━━━ DATA SHOWN
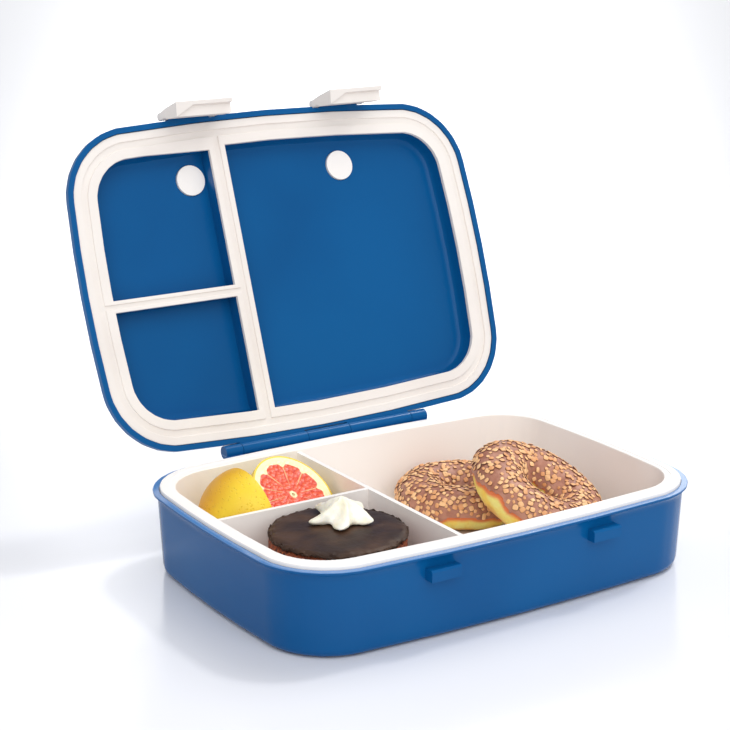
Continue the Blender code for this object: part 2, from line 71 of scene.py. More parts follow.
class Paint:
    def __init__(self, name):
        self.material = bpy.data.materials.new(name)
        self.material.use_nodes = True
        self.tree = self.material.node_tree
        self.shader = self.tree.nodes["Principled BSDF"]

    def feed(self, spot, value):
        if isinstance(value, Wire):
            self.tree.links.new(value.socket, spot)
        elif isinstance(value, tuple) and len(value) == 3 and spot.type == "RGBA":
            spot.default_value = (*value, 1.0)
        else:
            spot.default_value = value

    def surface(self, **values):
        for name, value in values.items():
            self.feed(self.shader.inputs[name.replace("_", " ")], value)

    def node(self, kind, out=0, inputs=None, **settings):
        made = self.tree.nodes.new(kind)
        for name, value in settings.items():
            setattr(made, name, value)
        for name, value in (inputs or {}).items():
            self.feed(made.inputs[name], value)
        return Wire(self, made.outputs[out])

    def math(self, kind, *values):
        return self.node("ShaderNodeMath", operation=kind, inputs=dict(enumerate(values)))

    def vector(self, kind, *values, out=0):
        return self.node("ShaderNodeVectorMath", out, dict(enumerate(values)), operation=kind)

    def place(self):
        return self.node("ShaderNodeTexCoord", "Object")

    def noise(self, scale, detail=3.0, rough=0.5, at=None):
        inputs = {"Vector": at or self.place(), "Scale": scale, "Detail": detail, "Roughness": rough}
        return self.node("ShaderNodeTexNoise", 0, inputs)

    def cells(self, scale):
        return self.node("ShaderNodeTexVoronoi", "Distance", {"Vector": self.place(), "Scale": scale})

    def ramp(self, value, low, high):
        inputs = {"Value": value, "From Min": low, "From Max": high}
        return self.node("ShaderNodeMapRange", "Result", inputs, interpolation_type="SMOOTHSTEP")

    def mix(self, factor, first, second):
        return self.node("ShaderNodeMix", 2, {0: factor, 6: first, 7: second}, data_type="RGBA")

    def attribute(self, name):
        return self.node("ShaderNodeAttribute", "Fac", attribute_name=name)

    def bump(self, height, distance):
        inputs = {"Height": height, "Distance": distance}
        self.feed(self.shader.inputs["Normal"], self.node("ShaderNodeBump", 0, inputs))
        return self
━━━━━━
- _WORK TO BE COMPLETED_
Write out every line exactly as it stands.

- _EXERCISE OUTPUT_
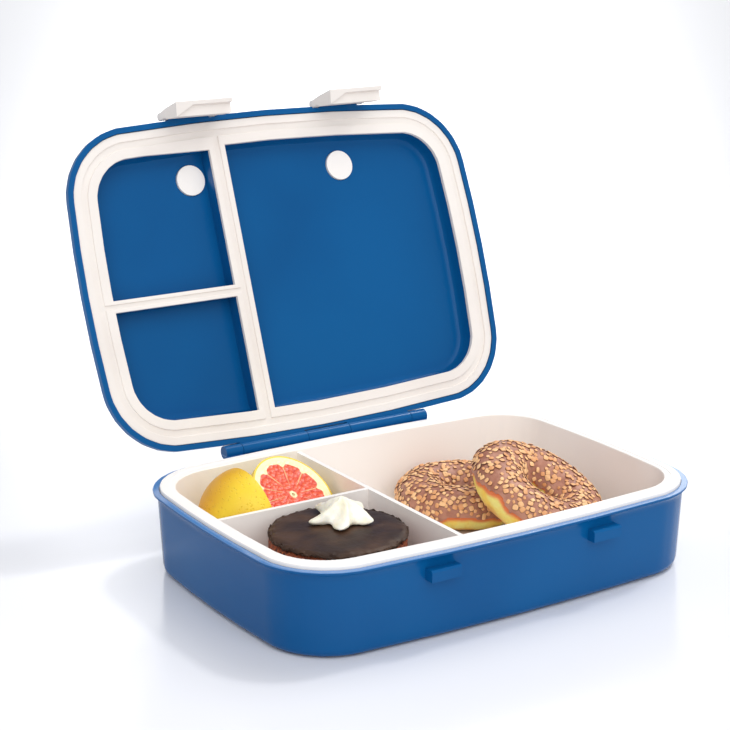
Continue the Blender code for this object: part 2, from line 71 of scene.py. More parts follow.
class Paint:
    def __init__(self, name):
        self.material = bpy.data.materials.new(name)
        self.material.use_nodes = True
        self.tree = self.material.node_tree
        self.shader = self.tree.nodes["Principled BSDF"]

    def feed(self, spot, value):
        if isinstance(value, Wire):
            self.tree.links.new(value.socket, spot)
        elif isinstance(value, tuple) and len(value) == 3 and spot.type == "RGBA":
            spot.default_value = (*value, 1.0)
        else:
            spot.default_value = value

    def surface(self, **values):
        for name, value in values.items():
            self.feed(self.shader.inputs[name.replace("_", " ")], value)

    def node(self, kind, out=0, inputs=None, **settings):
        made = self.tree.nodes.new(kind)
        for name, value in settings.items():
            setattr(made, name, value)
        for name, value in (inputs or {}).items():
            self.feed(made.inputs[name], value)
        return Wire(self, made.outputs[out])

    def math(self, kind, *values):
        return self.node("ShaderNodeMath", operation=kind, inputs=dict(enumerate(values)))

    def vector(self, kind, *values, out=0):
        return self.node("ShaderNodeVectorMath", out, dict(enumerate(values)), operation=kind)

    def place(self):
        return self.node("ShaderNodeTexCoord", "Object")

    def noise(self, scale, detail=3.0, rough=0.5, at=None):
        inputs = {"Vector": at or self.place(), "Scale": scale, "Detail": detail, "Roughness": rough}
        return self.node("ShaderNodeTexNoise", 0, inputs)

    def cells(self, scale):
        return self.node("ShaderNodeTexVoronoi", "Distance", {"Vector": self.place(), "Scale": scale})

    def ramp(self, value, low, high):
        inputs = {"Value": value, "From Min": low, "From Max": high}
        return self.node("ShaderNodeMapRange", "Result", inputs, interpolation_type="SMOOTHSTEP")

    def mix(self, factor, first, second):
        return self.node("ShaderNodeMix", 2, {0: factor, 6: first, 7: second}, data_type="RGBA")

    def attribute(self, name):
        return self.node("ShaderNodeAttribute", "Fac", attribute_name=name)

    def bump(self, height, distance):
        inputs = {"Height": height, "Distance": distance}
        self.feed(self.shader.inputs["Normal"], self.node("ShaderNodeBump", 0, inputs))
        return self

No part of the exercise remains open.